● **AIM OF THE TASK**:
Retype the listing that follows, word for word.

● **DATA EXTRACT**:
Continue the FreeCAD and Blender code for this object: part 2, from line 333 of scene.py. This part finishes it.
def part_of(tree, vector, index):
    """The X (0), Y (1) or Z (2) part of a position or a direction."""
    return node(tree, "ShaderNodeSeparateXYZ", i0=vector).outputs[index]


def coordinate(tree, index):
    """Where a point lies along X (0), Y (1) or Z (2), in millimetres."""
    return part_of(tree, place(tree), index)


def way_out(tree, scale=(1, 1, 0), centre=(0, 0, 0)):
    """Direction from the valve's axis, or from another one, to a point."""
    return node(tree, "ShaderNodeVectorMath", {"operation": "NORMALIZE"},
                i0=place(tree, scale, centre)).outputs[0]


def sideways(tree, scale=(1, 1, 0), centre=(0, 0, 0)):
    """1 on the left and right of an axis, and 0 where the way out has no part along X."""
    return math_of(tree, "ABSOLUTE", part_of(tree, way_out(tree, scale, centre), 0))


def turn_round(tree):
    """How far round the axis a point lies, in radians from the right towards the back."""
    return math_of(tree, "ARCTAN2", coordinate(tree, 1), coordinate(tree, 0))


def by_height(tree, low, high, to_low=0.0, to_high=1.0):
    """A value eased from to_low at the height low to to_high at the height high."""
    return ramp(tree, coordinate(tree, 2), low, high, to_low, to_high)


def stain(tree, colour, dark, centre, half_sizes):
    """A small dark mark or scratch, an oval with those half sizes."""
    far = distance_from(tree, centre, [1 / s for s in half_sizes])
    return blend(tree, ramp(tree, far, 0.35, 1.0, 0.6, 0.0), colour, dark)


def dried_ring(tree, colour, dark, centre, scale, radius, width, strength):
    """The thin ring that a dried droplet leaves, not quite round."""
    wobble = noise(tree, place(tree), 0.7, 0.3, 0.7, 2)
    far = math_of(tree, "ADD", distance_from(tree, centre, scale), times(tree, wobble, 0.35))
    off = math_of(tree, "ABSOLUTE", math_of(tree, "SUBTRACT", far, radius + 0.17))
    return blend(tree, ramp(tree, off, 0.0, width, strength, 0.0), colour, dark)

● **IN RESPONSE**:
Continue the FreeCAD and Blender code for this object: part 2, from line 333 of scene.py. This part finishes it.
def part_of(tree, vector, index):
    """The X (0), Y (1) or Z (2) part of a position or a direction."""
    return node(tree, "ShaderNodeSeparateXYZ", i0=vector).outputs[index]


def coordinate(tree, index):
    """Where a point lies along X (0), Y (1) or Z (2), in millimetres."""
    return part_of(tree, place(tree), index)


def way_out(tree, scale=(1, 1, 0), centre=(0, 0, 0)):
    """Direction from the valve's axis, or from another one, to a point."""
    return node(tree, "ShaderNodeVectorMath", {"operation": "NORMALIZE"},
                i0=place(tree, scale, centre)).outputs[0]


def sideways(tree, scale=(1, 1, 0), centre=(0, 0, 0)):
    """1 on the left and right of an axis, and 0 where the way out has no part along X."""
    return math_of(tree, "ABSOLUTE", part_of(tree, way_out(tree, scale, centre), 0))


def turn_round(tree):
    """How far round the axis a point lies, in radians from the right towards the back."""
    return math_of(tree, "ARCTAN2", coordinate(tree, 1), coordinate(tree, 0))


def by_height(tree, low, high, to_low=0.0, to_high=1.0):
    """A value eased from to_low at the height low to to_high at the height high."""
    return ramp(tree, coordinate(tree, 2), low, high, to_low, to_high)


def stain(tree, colour, dark, centre, half_sizes):
    """A small dark mark or scratch, an oval with those half sizes."""
    far = distance_from(tree, centre, [1 / s for s in half_sizes])
    return blend(tree, ramp(tree, far, 0.35, 1.0, 0.6, 0.0), colour, dark)


def dried_ring(tree, colour, dark, centre, scale, radius, width, strength):
    """The thin ring that a dried droplet leaves, not quite round."""
    wobble = noise(tree, place(tree), 0.7, 0.3, 0.7, 2)
    far = math_of(tree, "ADD", distance_from(tree, centre, scale), times(tree, wobble, 0.35))
    off = math_of(tree, "ABSOLUTE", math_of(tree, "SUBTRACT", far, radius + 0.17))
    return blend(tree, ramp(tree, off, 0.0, width, strength, 0.0), colour, dark)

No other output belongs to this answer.